▸ Data
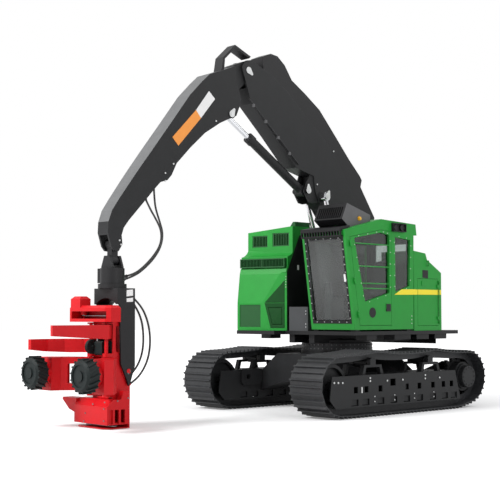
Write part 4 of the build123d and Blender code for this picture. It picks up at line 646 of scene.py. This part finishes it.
def make_stage():
    mesh = bpy.data.meshes.new("floor")
    corners = [(x * FLOOR_HALF, y * FLOOR_HALF, 0) for x, y in ((-1, -1), (1, -1), (1, 1), (-1, 1))]
    mesh.from_pydata(corners, [], [(0, 1, 2, 3)])
    floor = bpy.data.objects.new("floor", mesh)
    bpy.context.scene.collection.objects.link(floor)
    material, nodes, links, shader = new_material("floor_white")
    shader.inputs["Base Color"].default_value = FLOOR_COLOR
    shader.inputs["Roughness"].default_value = 1
    shader.inputs["Specular IOR Level"].default_value = 0
    shader.inputs["Emission Color"].default_value = WHITE
    geometry = nodes.new("ShaderNodeNewGeometry")
    distance = nodes.new("ShaderNodeVectorMath")
    distance.operation = "LENGTH"
    links.new(geometry.outputs["Position"], distance.inputs[0])
    reach = nodes.new("ShaderNodeMapRange")
    reach.inputs["From Min"].default_value = GLOW_FROM
    reach.inputs["From Max"].default_value = GLOW_TO
    reach.inputs["To Min"].default_value = GLOW_NEAR
    reach.inputs["To Max"].default_value = GLOW_FAR
    links.new(distance.outputs["Value"], reach.inputs["Value"])
    glow = nodes.new("ShaderNodeMath")
    glow.operation = "MULTIPLY"
    links.new(reach.outputs["Result"], glow.inputs[1])
    links.new(white_for_the_eye(nodes), glow.inputs[0])
    links.new(glow.outputs["Value"], shader.inputs["Emission Strength"])
    mesh.materials.append(material)
    world = bpy.data.worlds.new("world")
    bpy.context.scene.world = world
    world.use_nodes = True
    nodes, links = world.node_tree.nodes, world.node_tree.links
    background = nodes["Background"]
    background.inputs["Color"].default_value = WHITE
    background.inputs["Strength"].default_value = WORLD_STRENGTH
    bright = nodes.new("ShaderNodeBackground")
    bright.inputs["Color"].default_value = WHITE
    bright.inputs["Strength"].default_value = 1
    mix = nodes.new("ShaderNodeMixShader")
    links.new(white_for_the_eye(nodes), mix.inputs["Fac"])
    links.new(background.outputs["Background"], mix.inputs[1])
    links.new(bright.outputs["Background"], mix.inputs[2])
    links.new(mix.outputs["Shader"], nodes["World Output"].inputs["Surface"])


def add_light(name, location, size, power, target=(0, -500, 2000)):
    data = bpy.data.lights.new(name, "AREA")
    data.shape = "DISK"
    data.size = size
    data.energy = power
    light = bpy.data.objects.new(name, data)
    bpy.context.scene.collection.objects.link(light)
    light.location = at(*location)
    light.rotation_euler = (at(*target) - at(*location)).to_track_quat("-Z", "Y").to_euler()


# Place in drawing millimetres, disk size in metres, power in watts
make_camera()
make_stage()
add_light("key", (-3000, -18000, 14000), 8, 4200)
add_light("fill", (16000, -4000, 8000), 9, 800)
add_light("top", (4000, 10000, 14000), 8, 700)
bpy.context.scene.view_settings.view_transform = "Standard"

▸ What is required
How many lines in the listing above contain "scene"? Answer with the number alone.

▸ Task solution
5